TASK PROMPT: Return the whole listing exactly as it stands.

***** DATASET EXCERPTS *****

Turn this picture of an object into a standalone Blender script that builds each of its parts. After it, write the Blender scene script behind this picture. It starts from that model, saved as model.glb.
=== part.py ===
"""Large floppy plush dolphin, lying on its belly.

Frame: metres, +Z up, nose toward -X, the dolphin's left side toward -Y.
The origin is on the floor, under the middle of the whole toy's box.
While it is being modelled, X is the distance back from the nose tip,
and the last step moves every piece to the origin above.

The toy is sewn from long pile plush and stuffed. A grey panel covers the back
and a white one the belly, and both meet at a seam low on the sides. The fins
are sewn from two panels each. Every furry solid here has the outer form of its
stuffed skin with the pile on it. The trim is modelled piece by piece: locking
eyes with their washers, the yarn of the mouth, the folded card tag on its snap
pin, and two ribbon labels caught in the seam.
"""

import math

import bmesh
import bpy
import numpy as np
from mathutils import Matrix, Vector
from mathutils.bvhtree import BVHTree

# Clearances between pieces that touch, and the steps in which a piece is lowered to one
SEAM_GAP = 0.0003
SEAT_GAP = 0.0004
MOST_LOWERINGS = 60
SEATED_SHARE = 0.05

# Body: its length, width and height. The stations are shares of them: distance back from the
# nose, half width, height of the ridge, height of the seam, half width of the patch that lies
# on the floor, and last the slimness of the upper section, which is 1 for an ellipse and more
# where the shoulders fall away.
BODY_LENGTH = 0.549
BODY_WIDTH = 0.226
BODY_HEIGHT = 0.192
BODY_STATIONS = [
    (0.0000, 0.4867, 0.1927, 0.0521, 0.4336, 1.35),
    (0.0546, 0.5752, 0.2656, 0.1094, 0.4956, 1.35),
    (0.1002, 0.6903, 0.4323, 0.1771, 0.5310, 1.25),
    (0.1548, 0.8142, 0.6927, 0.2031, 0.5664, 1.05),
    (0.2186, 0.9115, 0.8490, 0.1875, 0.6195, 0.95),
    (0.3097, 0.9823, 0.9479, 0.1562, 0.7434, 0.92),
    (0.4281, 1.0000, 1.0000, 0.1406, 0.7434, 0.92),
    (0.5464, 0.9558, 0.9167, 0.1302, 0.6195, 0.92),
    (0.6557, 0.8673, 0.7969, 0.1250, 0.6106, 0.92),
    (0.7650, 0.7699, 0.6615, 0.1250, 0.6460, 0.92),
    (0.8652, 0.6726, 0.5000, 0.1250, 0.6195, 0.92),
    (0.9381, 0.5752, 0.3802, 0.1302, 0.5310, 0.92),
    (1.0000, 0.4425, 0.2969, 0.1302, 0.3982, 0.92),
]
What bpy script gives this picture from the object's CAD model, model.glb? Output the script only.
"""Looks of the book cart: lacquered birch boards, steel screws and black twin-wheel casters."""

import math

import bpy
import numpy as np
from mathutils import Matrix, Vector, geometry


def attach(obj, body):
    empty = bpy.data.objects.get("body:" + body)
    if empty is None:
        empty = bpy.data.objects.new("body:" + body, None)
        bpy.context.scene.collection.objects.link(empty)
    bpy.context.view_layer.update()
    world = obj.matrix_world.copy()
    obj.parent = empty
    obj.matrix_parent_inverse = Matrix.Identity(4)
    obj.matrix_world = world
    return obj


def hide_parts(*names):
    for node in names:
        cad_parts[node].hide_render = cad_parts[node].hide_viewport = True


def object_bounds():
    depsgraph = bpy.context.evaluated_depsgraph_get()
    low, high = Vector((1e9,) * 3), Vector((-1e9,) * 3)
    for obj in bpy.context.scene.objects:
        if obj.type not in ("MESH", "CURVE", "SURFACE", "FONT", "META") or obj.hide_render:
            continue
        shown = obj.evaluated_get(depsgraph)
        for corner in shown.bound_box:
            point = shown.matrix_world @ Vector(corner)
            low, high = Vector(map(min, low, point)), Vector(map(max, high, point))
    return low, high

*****

TASK RESULT:
Turn this picture of an object into a standalone Blender script that builds each of its parts. After it, write the Blender scene script behind this picture. It starts from that model, saved as model.glb.
=== part.py ===
"""Large floppy plush dolphin, lying on its belly.

Frame: metres, +Z up, nose toward -X, the dolphin's left side toward -Y.
The origin is on the floor, under the middle of the whole toy's box.
While it is being modelled, X is the distance back from the nose tip,
and the last step moves every piece to the origin above.

The toy is sewn from long pile plush and stuffed. A grey panel covers the back
and a white one the belly, and both meet at a seam low on the sides. The fins
are sewn from two panels each. Every furry solid here has the outer form of its
stuffed skin with the pile on it. The trim is modelled piece by piece: locking
eyes with their washers, the yarn of the mouth, the folded card tag on its snap
pin, and two ribbon labels caught in the seam.
"""

import math

import bmesh
import bpy
import numpy as np
from mathutils import Matrix, Vector
from mathutils.bvhtree import BVHTree

# Clearances between pieces that touch, and the steps in which a piece is lowered to one
SEAM_GAP = 0.0003
SEAT_GAP = 0.0004
MOST_LOWERINGS = 60
SEATED_SHARE = 0.05

# Body: its length, width and height. The stations are shares of them: distance back from the
# nose, half width, height of the ridge, height of the seam, half width of the patch that lies
# on the floor, and last the slimness of the upper section, which is 1 for an ellipse and more
# where the shoulders fall away.
BODY_LENGTH = 0.549
BODY_WIDTH = 0.226
BODY_HEIGHT = 0.192
BODY_STATIONS = [
    (0.0000, 0.4867, 0.1927, 0.0521, 0.4336, 1.35),
    (0.0546, 0.5752, 0.2656, 0.1094, 0.4956, 1.35),
    (0.1002, 0.6903, 0.4323, 0.1771, 0.5310, 1.25),
    (0.1548, 0.8142, 0.6927, 0.2031, 0.5664, 1.05),
    (0.2186, 0.9115, 0.8490, 0.1875, 0.6195, 0.95),
    (0.3097, 0.9823, 0.9479, 0.1562, 0.7434, 0.92),
    (0.4281, 1.0000, 1.0000, 0.1406, 0.7434, 0.92),
    (0.5464, 0.9558, 0.9167, 0.1302, 0.6195, 0.92),
    (0.6557, 0.8673, 0.7969, 0.1250, 0.6106, 0.92),
    (0.7650, 0.7699, 0.6615, 0.1250, 0.6460, 0.92),
    (0.8652, 0.6726, 0.5000, 0.1250, 0.6195, 0.92),
    (0.9381, 0.5752, 0.3802, 0.1302, 0.5310, 0.92),
    (1.0000, 0.4425, 0.2969, 0.1302, 0.3982, 0.92),
]
What bpy script gives this picture from the object's CAD model, model.glb? Output the script only.
"""Looks of the book cart: lacquered birch boards, steel screws and black twin-wheel casters."""

import math

import bpy
import numpy as np
from mathutils import Matrix, Vector, geometry


def attach(obj, body):
    empty = bpy.data.objects.get("body:" + body)
    if empty is None:
        empty = bpy.data.objects.new("body:" + body, None)
        bpy.context.scene.collection.objects.link(empty)
    bpy.context.view_layer.update()
    world = obj.matrix_world.copy()
    obj.parent = empty
    obj.matrix_parent_inverse = Matrix.Identity(4)
    obj.matrix_world = world
    return obj


def hide_parts(*names):
    for node in names:
        cad_parts[node].hide_render = cad_parts[node].hide_viewport = True


def object_bounds():
    depsgraph = bpy.context.evaluated_depsgraph_get()
    low, high = Vector((1e9,) * 3), Vector((-1e9,) * 3)
    for obj in bpy.context.scene.objects:
        if obj.type not in ("MESH", "CURVE", "SURFACE", "FONT", "META") or obj.hide_render:
            continue
        shown = obj.evaluated_get(depsgraph)
        for corner in shown.bound_box:
            point = shown.matrix_world @ Vector(corner)
            low, high = Vector(map(min, low, point)), Vector(map(max, high, point))
    return low, high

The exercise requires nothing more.